One can’t really blame the multiplex model of business alone for driving out the masses. The lopsided policies of the various state governments are equally to be blamed for that. To promote the multiplex culture, the operators were given various sops, which included an entertainment tax holiday in the initial years, but the tax slabs on the old single screens remained the same: high.

The laws made it mandatory for the cinemas to secure as many as 22 licences, which needed to be renewed every year, which spelt corruption and, to top it all, a cinema theatre was not permitted to close business, however much of loss it incurred. The dice were heavily loaded against the single screens. Many such cinemas still stand, but in ruins.

The masses are left with no alternative. The impossibly expensive admission rates now leave out many film lovers. This, despite the film fraternity always propagating the idea of watching films on the big screen! The cinemas went on to add a certain snob value to the experience of movie-going.

It was not enough to set up high-priced cinemas; even in those theatres, certain screens were classified in a way that they were clearly meant for the very rich, the royalty. For the ones who loved to boast that they watched a film in such and such screen by paying Rs 1,200 or Rs 1,500 per person, it seemed as if a bad film feels good this way!

The multiplex model of business of increasing the admission rates manifold during the first few days when a big-star film was released was not a wise one, for those who were keen to watch a particular film knew the rates would be reduced to normal levels by the second week. And, now, one does not have to wait or spend even when the rates are reduced.

The film that releases in a cinema is bound to be available on an OTT platform within a few weeks. (A number of patrons, in fact, turned away from the screenings of ‘Sooryavanshi’ in Delhi recently when they saw tickets that should have been priced, say, at Rs 250, being priced at Rs 650.

Things are different now. For the filmmakers, multiplex chains, which have been calling the shots so far, are no longer the main revenue sources. They get their real, lump sum money from OTT platforms. The lockdown proved that you can still make a film and also make profits by opting for an OTT release.

Strangely, the multiplex managements are still reluctant to see the point in being a part of the film fraternity, as was the norm over the years since the start of the film industry. Cinemas, distributors and filmmakers considered themselves to be a part of one fraternity, for none is complete without the other.

We like to think and believe that films and filmmaking are all about Mumbai. No, it is not really so. The city is the centre of the Hindi film industry, which finds more takers in the country. The bigger movie-making industries thrive in the south, both in absolute numbers and in turnover/revenues.

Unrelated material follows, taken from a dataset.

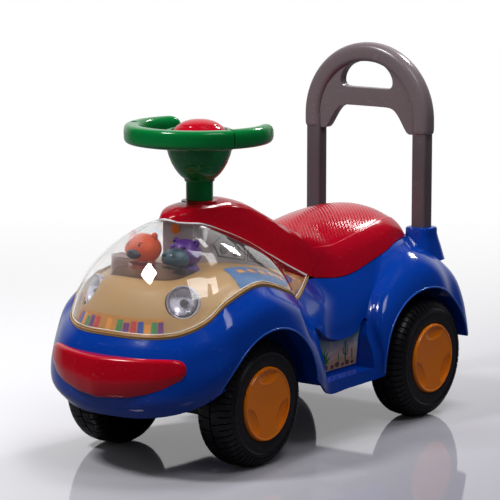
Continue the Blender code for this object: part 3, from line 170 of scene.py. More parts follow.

The Telugu film industry is the biggest of them all and produces as many as 160 to 175 films a year and despite catering to a small region, divided now between two states, Andhra Pradesh and Telangana, it delivers many multi-crore hits each year.

For obvious reasons, misleading the public and other interested parties such as OTT platforms, filmmakers boast of huge box-office figures. And the discrepancies between the box-office figures of a film flaunted in the media and the corresponding GST returns probably set the Andhra Pradesh government thinking.

As a result of this belief, the Andhra Pradesh government this week passed a Bill in the Assembly to route all cinema theatre ticket bookings through a state-owned portal and not at ticket windows in the theatres.

The Andhra Pradesh Cinemas (Regulations) (Amendment) Act 2021 lays down that the bookings will have to be made on the portal run by the state-run Film and Theatre Development Corporation. This way, the number of shows and admission rates would both be governed by the state. The revenue generated would be transferred day to day to the cinemas though the Reserve Bank of India gateway.

The amended law also proposes restrictions on the daily screenings of a film to a maximum of four shows, unlike six or seven screenings that a cinema theatre normally manages. The state government found out that admission rates were raised to Rs 500 to Rs 1,000 in the name of benefit shows and it felt that the GST collections did not quite tally with the box-office collections, as they should.

This will not be the first time when a state has decided to regulate cinema admission rates. In the years when it was ruled by the communists, West Bengal did the same. The state government decreed that the cheapest ticket had to be priced at 95 paise (that is, less than a rupee), the maximum price allowed being Rs 4.

Tamil Nadu has similar laws laying down that tickets for front rows should be priced at Rs 62.74, the maximum allowed being Rs

162.14. No wonder then that film watching is not a luxury in Tamil Nadu.

This move by the Andhra Pradesh Government does not augur well for the cinema chains, especially if other state governments follow the example.